• **What to do**
Copy out each line of the material below with no changes.

• **Provided material**
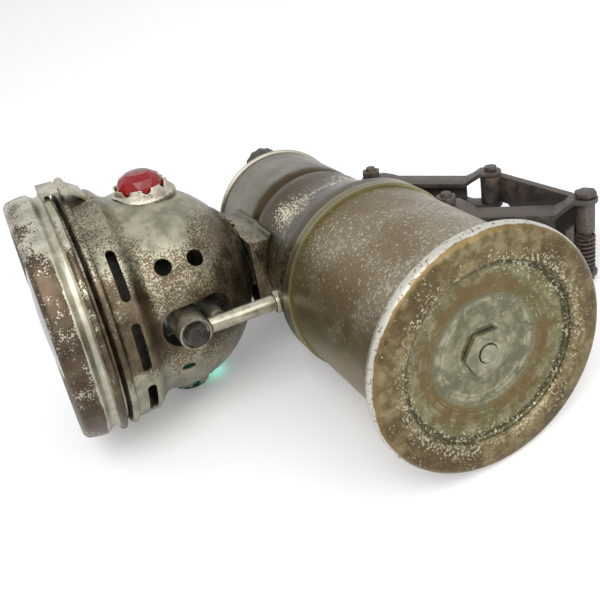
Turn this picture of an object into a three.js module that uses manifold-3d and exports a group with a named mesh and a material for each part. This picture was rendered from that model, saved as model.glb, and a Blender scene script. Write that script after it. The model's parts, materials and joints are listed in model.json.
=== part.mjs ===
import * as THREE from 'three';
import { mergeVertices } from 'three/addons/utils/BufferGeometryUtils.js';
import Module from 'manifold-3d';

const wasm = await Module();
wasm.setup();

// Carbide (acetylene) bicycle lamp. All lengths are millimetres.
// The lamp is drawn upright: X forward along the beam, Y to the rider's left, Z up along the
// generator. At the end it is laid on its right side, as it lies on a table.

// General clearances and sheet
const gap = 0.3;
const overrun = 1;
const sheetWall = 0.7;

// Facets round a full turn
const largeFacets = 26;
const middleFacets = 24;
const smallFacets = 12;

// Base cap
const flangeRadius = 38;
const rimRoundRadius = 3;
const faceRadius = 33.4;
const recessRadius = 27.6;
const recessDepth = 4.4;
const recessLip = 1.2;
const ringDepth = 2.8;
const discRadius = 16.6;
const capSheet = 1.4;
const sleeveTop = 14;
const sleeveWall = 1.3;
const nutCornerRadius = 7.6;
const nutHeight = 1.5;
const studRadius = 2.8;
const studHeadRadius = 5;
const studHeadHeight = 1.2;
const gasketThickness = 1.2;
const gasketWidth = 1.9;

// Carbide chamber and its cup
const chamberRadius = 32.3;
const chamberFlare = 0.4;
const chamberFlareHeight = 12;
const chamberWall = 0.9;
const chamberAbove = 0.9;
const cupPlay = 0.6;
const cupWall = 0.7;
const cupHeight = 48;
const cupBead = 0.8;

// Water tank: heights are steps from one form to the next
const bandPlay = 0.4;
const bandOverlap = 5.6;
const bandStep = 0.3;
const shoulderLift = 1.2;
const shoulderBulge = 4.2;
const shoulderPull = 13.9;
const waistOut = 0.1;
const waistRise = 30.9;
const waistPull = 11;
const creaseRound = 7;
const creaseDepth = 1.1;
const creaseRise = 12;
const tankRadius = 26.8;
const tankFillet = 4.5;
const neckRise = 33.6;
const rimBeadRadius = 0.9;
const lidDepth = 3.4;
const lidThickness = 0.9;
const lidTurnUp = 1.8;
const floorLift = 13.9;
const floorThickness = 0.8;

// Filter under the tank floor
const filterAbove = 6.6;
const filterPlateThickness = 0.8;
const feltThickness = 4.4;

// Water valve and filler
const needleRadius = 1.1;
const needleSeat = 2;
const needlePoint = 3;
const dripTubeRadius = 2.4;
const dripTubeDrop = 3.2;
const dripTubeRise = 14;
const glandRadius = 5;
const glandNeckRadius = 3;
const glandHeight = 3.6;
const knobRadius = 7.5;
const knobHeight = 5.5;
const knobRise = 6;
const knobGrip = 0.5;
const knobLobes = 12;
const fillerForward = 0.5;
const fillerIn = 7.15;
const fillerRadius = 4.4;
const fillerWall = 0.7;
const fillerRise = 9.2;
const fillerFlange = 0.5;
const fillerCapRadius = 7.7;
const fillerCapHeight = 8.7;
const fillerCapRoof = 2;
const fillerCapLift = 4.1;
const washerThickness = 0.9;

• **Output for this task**
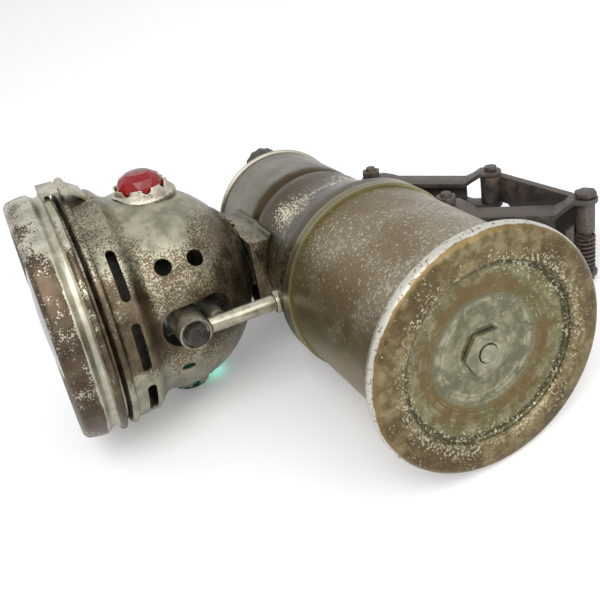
Turn this picture of an object into a three.js module that uses manifold-3d and exports a group with a named mesh and a material for each part. This picture was rendered from that model, saved as model.glb, and a Blender scene script. Write that script after it. The model's parts, materials and joints are listed in model.json.
=== part.mjs ===
import * as THREE from 'three';
import { mergeVertices } from 'three/addons/utils/BufferGeometryUtils.js';
import Module from 'manifold-3d';

const wasm = await Module();
wasm.setup();

// Carbide (acetylene) bicycle lamp. All lengths are millimetres.
// The lamp is drawn upright: X forward along the beam, Y to the rider's left, Z up along the
// generator. At the end it is laid on its right side, as it lies on a table.

// General clearances and sheet
const gap = 0.3;
const overrun = 1;
const sheetWall = 0.7;

// Facets round a full turn
const largeFacets = 26;
const middleFacets = 24;
const smallFacets = 12;

// Base cap
const flangeRadius = 38;
const rimRoundRadius = 3;
const faceRadius = 33.4;
const recessRadius = 27.6;
const recessDepth = 4.4;
const recessLip = 1.2;
const ringDepth = 2.8;
const discRadius = 16.6;
const capSheet = 1.4;
const sleeveTop = 14;
const sleeveWall = 1.3;
const nutCornerRadius = 7.6;
const nutHeight = 1.5;
const studRadius = 2.8;
const studHeadRadius = 5;
const studHeadHeight = 1.2;
const gasketThickness = 1.2;
const gasketWidth = 1.9;

// Carbide chamber and its cup
const chamberRadius = 32.3;
const chamberFlare = 0.4;
const chamberFlareHeight = 12;
const chamberWall = 0.9;
const chamberAbove = 0.9;
const cupPlay = 0.6;
const cupWall = 0.7;
const cupHeight = 48;
const cupBead = 0.8;

// Water tank: heights are steps from one form to the next
const bandPlay = 0.4;
const bandOverlap = 5.6;
const bandStep = 0.3;
const shoulderLift = 1.2;
const shoulderBulge = 4.2;
const shoulderPull = 13.9;
const waistOut = 0.1;
const waistRise = 30.9;
const waistPull = 11;
const creaseRound = 7;
const creaseDepth = 1.1;
const creaseRise = 12;
const tankRadius = 26.8;
const tankFillet = 4.5;
const neckRise = 33.6;
const rimBeadRadius = 0.9;
const lidDepth = 3.4;
const lidThickness = 0.9;
const lidTurnUp = 1.8;
const floorLift = 13.9;
const floorThickness = 0.8;

// Filter under the tank floor
const filterAbove = 6.6;
const filterPlateThickness = 0.8;
const feltThickness = 4.4;

// Water valve and filler
const needleRadius = 1.1;
const needleSeat = 2;
const needlePoint = 3;
const dripTubeRadius = 2.4;
const dripTubeDrop = 3.2;
const dripTubeRise = 14;
const glandRadius = 5;
const glandNeckRadius = 3;
const glandHeight = 3.6;
const knobRadius = 7.5;
const knobHeight = 5.5;
const knobRise = 6;
const knobGrip = 0.5;
const knobLobes = 12;
const fillerForward = 0.5;
const fillerIn = 7.15;
const fillerRadius = 4.4;
const fillerWall = 0.7;
const fillerRise = 9.2;
const fillerFlange = 0.5;
const fillerCapRadius = 7.7;
const fillerCapHeight = 8.7;
const fillerCapRoof = 2;
const fillerCapLift = 4.1;
const washerThickness = 0.9;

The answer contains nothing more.